▸ **What is required**
Below is a block of records; repeat each one exactly.

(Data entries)
----
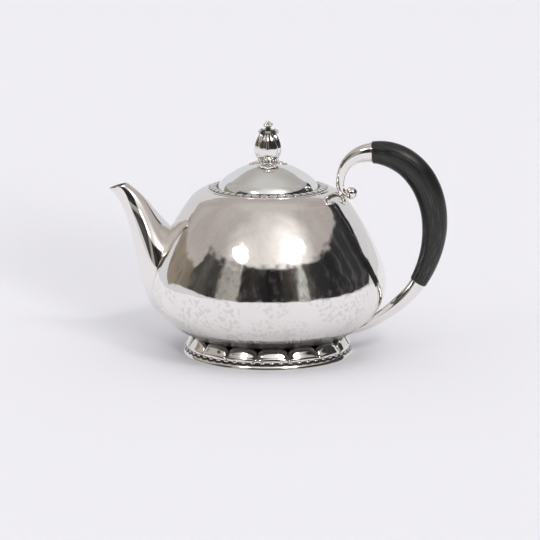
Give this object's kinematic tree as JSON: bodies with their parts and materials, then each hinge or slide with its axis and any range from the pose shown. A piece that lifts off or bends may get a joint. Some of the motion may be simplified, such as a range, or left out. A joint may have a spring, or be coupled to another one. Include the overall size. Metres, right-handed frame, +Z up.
{
  "type": "silver teapot",
  "caption": "Round-bellied silver teapot with a tapering spout, a looped dark wood grip between silver arms, a petalled foot and a lift-off domed lid with a bud finial.",
  "frame": {"origin": "centre of the foot's ring, on the plane it stands on", "axes": "+Z up along the pot's axis, the spout points to -X and the handle to +X"},
  "size_m": [0.2376, 0.1668, 0.165],
  "materials": {
    "silver": "polished, lightly hammered silver",
    "ebony": "satin ebony"
  },
  "bodies": {
    "pot": {"body_shell": "silver", "neck_ring": "silver", "rim_wire": "silver", "spout": "silver", "foot_ring": "silver", "foot_beads": "silver", "petal_collar": "silver", "upper_arm": "silver", "scroll_ball": "silver", "lower_arm": "silver", "grip": "ebony", "upper_pin": "silver", "lower_pin": "silver"},
    "lid": {"lid_dome": "silver", "lid_bezel": "silver", "lid_border": "silver", "finial_calyx": "silver", "finial_collar": "silver", "finial_bud": "silver", "finial_tips": "silver", "finial_stamen": "silver", "finial_stud": "silver", "finial_washer": "silver", "finial_nut": "silver"}
  },
  "joints": [
    {"name": "lid_lift", "type": "slide", "parent": "pot", "child": "lid", "axis": [0, 0, 1], "range_m": [0, 0.06]}
  ]
}
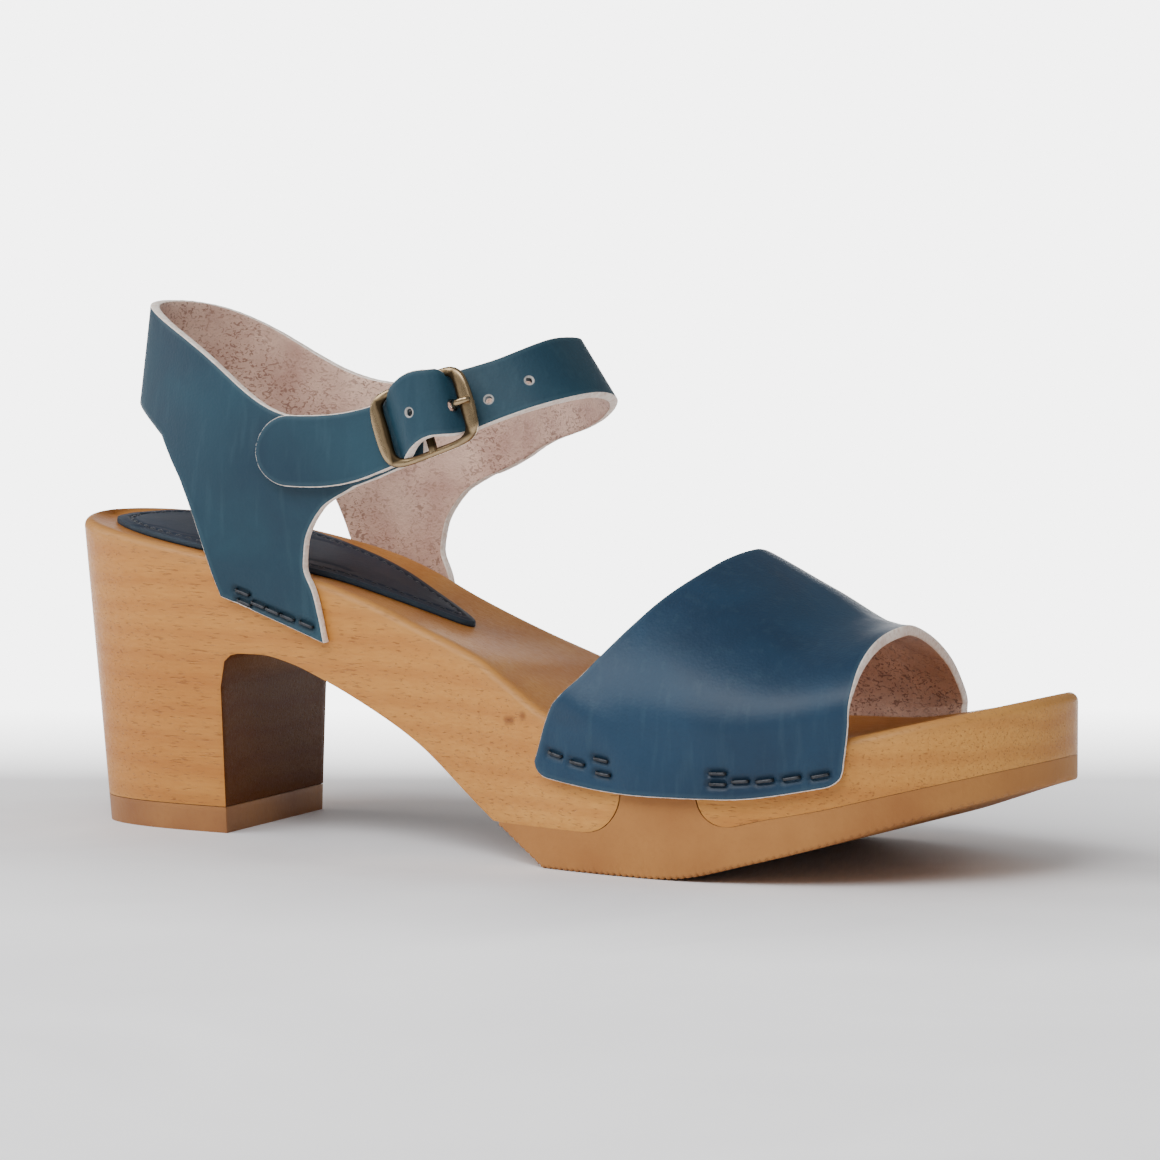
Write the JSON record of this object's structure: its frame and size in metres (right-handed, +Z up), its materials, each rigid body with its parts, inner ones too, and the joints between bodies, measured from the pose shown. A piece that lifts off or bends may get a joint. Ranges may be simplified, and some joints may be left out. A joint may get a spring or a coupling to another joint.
{
  "type": "clog sandal",
  "caption": "Right clog sandal: high block-heeled wooden sole with rubber treads, wide open-toed leather vamp and a heel quarter with a buckled ankle strap.",
  "frame": {"origin": "on the floor under the middle of the heel", "axes": "+X along the sole to the toe, +Y to the wearer's inner side, +Z up"},
  "size_m": [0.2478, 0.0936, 0.121],
  "materials": {
    "wood": "oiled, honey coloured, fine lengthwise grain",
    "tread_rubber": "matt tan, finely grooved underneath",
    "lift_rubber": "matt tan brown",
    "sock_leather": "soft dark blue, slightly glossy",
    "petrol_leather": "smooth waxed petrol blue outside, raw pinkish inside and at the cut edges",
    "strap_leather": "smooth waxed petrol blue outside, raw pinkish inside and at the cut edges",
    "antique_brass": "dark antique, rubbed bright on its high spots",
    "prong_brass": "dark antique"
  },
  "bodies": {
    "root": {"sole_wood": "wood", "outsole": "tread_rubber", "heel_lift": "lift_rubber", "insole": "sock_leather", "vamp": "petrol_leather", "quarter": "strap_leather", "buckle_frame": "antique_brass", "buckle_prong": "prong_brass"}
  },
  "joints": []
}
----
▸ **Right answer**
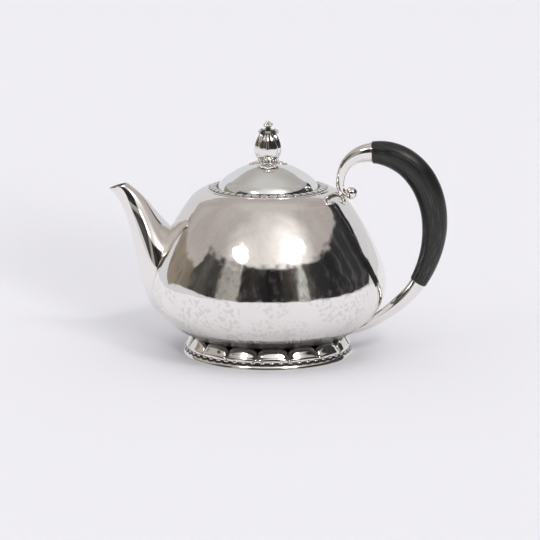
Give this object's kinematic tree as JSON: bodies with their parts and materials, then each hinge or slide with its axis and any range from the pose shown. A piece that lifts off or bends may get a joint. Some of the motion may be simplified, such as a range, or left out. A joint may have a spring, or be coupled to another one. Include the overall size. Metres, right-handed frame, +Z up.
{
  "type": "silver teapot",
  "caption": "Round-bellied silver teapot with a tapering spout, a looped dark wood grip between silver arms, a petalled foot and a lift-off domed lid with a bud finial.",
  "frame": {"origin": "centre of the foot's ring, on the plane it stands on", "axes": "+Z up along the pot's axis, the spout points to -X and the handle to +X"},
  "size_m": [0.2376, 0.1668, 0.165],
  "materials": {
    "silver": "polished, lightly hammered silver",
    "ebony": "satin ebony"
  },
  "bodies": {
    "pot": {"body_shell": "silver", "neck_ring": "silver", "rim_wire": "silver", "spout": "silver", "foot_ring": "silver", "foot_beads": "silver", "petal_collar": "silver", "upper_arm": "silver", "scroll_ball": "silver", "lower_arm": "silver", "grip": "ebony", "upper_pin": "silver", "lower_pin": "silver"},
    "lid": {"lid_dome": "silver", "lid_bezel": "silver", "lid_border": "silver", "finial_calyx": "silver", "finial_collar": "silver", "finial_bud": "silver", "finial_tips": "silver", "finial_stamen": "silver", "finial_stud": "silver", "finial_washer": "silver", "finial_nut": "silver"}
  },
  "joints": [
    {"name": "lid_lift", "type": "slide", "parent": "pot", "child": "lid", "axis": [0, 0, 1], "range_m": [0, 0.06]}
  ]
}
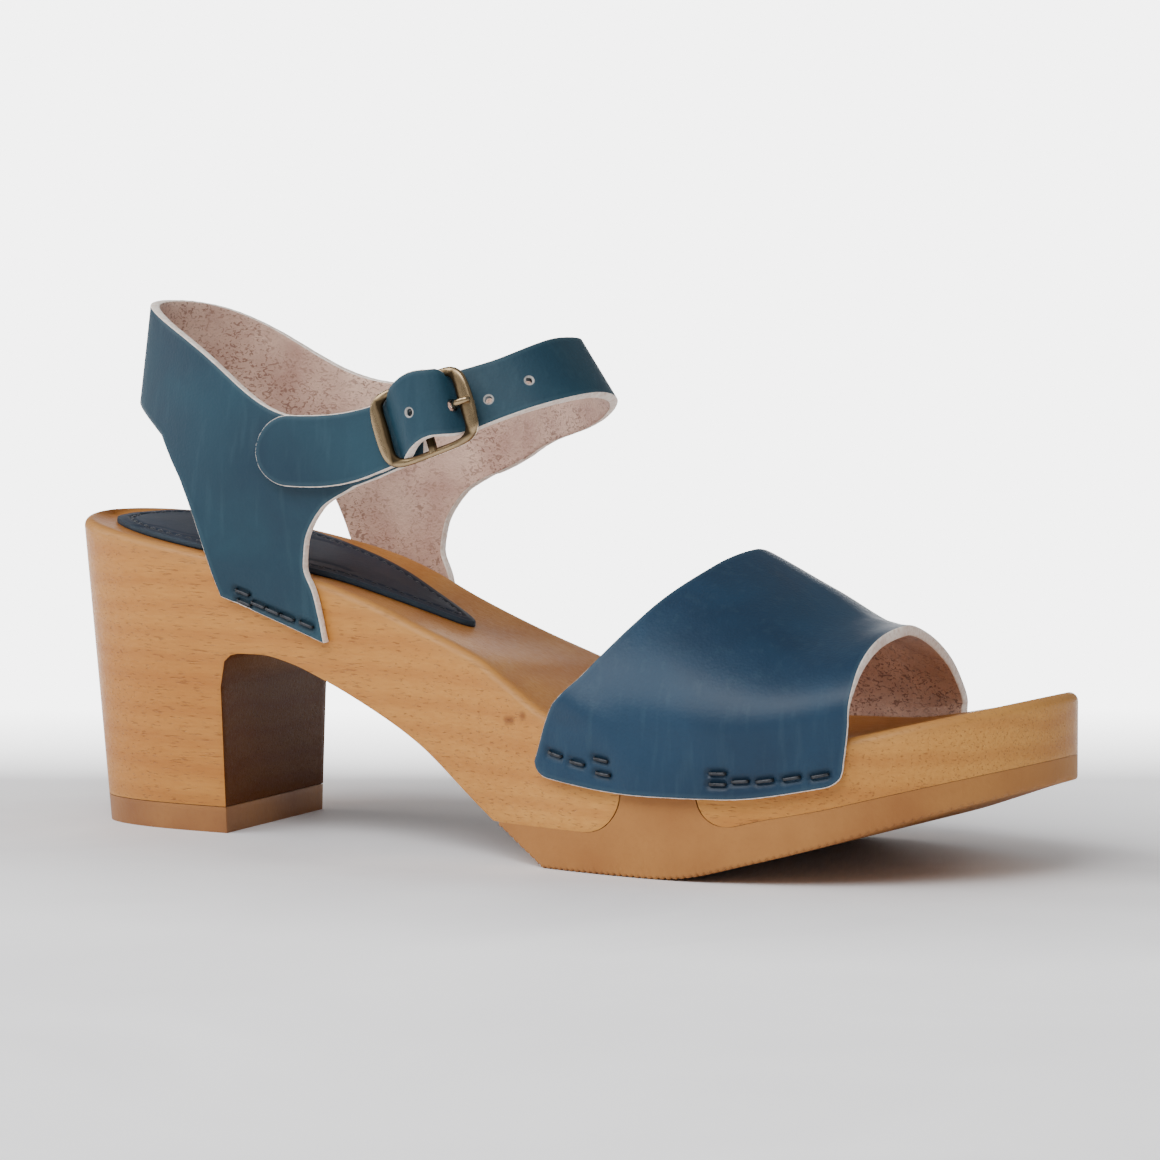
Write the JSON record of this object's structure: its frame and size in metres (right-handed, +Z up), its materials, each rigid body with its parts, inner ones too, and the joints between bodies, measured from the pose shown. A piece that lifts off or bends may get a joint. Ranges may be simplified, and some joints may be left out. A joint may get a spring or a coupling to another joint.
{
  "type": "clog sandal",
  "caption": "Right clog sandal: high block-heeled wooden sole with rubber treads, wide open-toed leather vamp and a heel quarter with a buckled ankle strap.",
  "frame": {"origin": "on the floor under the middle of the heel", "axes": "+X along the sole to the toe, +Y to the wearer's inner side, +Z up"},
  "size_m": [0.2478, 0.0936, 0.121],
  "materials": {
    "wood": "oiled, honey coloured, fine lengthwise grain",
    "tread_rubber": "matt tan, finely grooved underneath",
    "lift_rubber": "matt tan brown",
    "sock_leather": "soft dark blue, slightly glossy",
    "petrol_leather": "smooth waxed petrol blue outside, raw pinkish inside and at the cut edges",
    "strap_leather": "smooth waxed petrol blue outside, raw pinkish inside and at the cut edges",
    "antique_brass": "dark antique, rubbed bright on its high spots",
    "prong_brass": "dark antique"
  },
  "bodies": {
    "root": {"sole_wood": "wood", "outsole": "tread_rubber", "heel_lift": "lift_rubber", "insole": "sock_leather", "vamp": "petrol_leather", "quarter": "strap_leather", "buckle_frame": "antique_brass", "buckle_prong": "prong_brass"}
  },
  "joints": []
}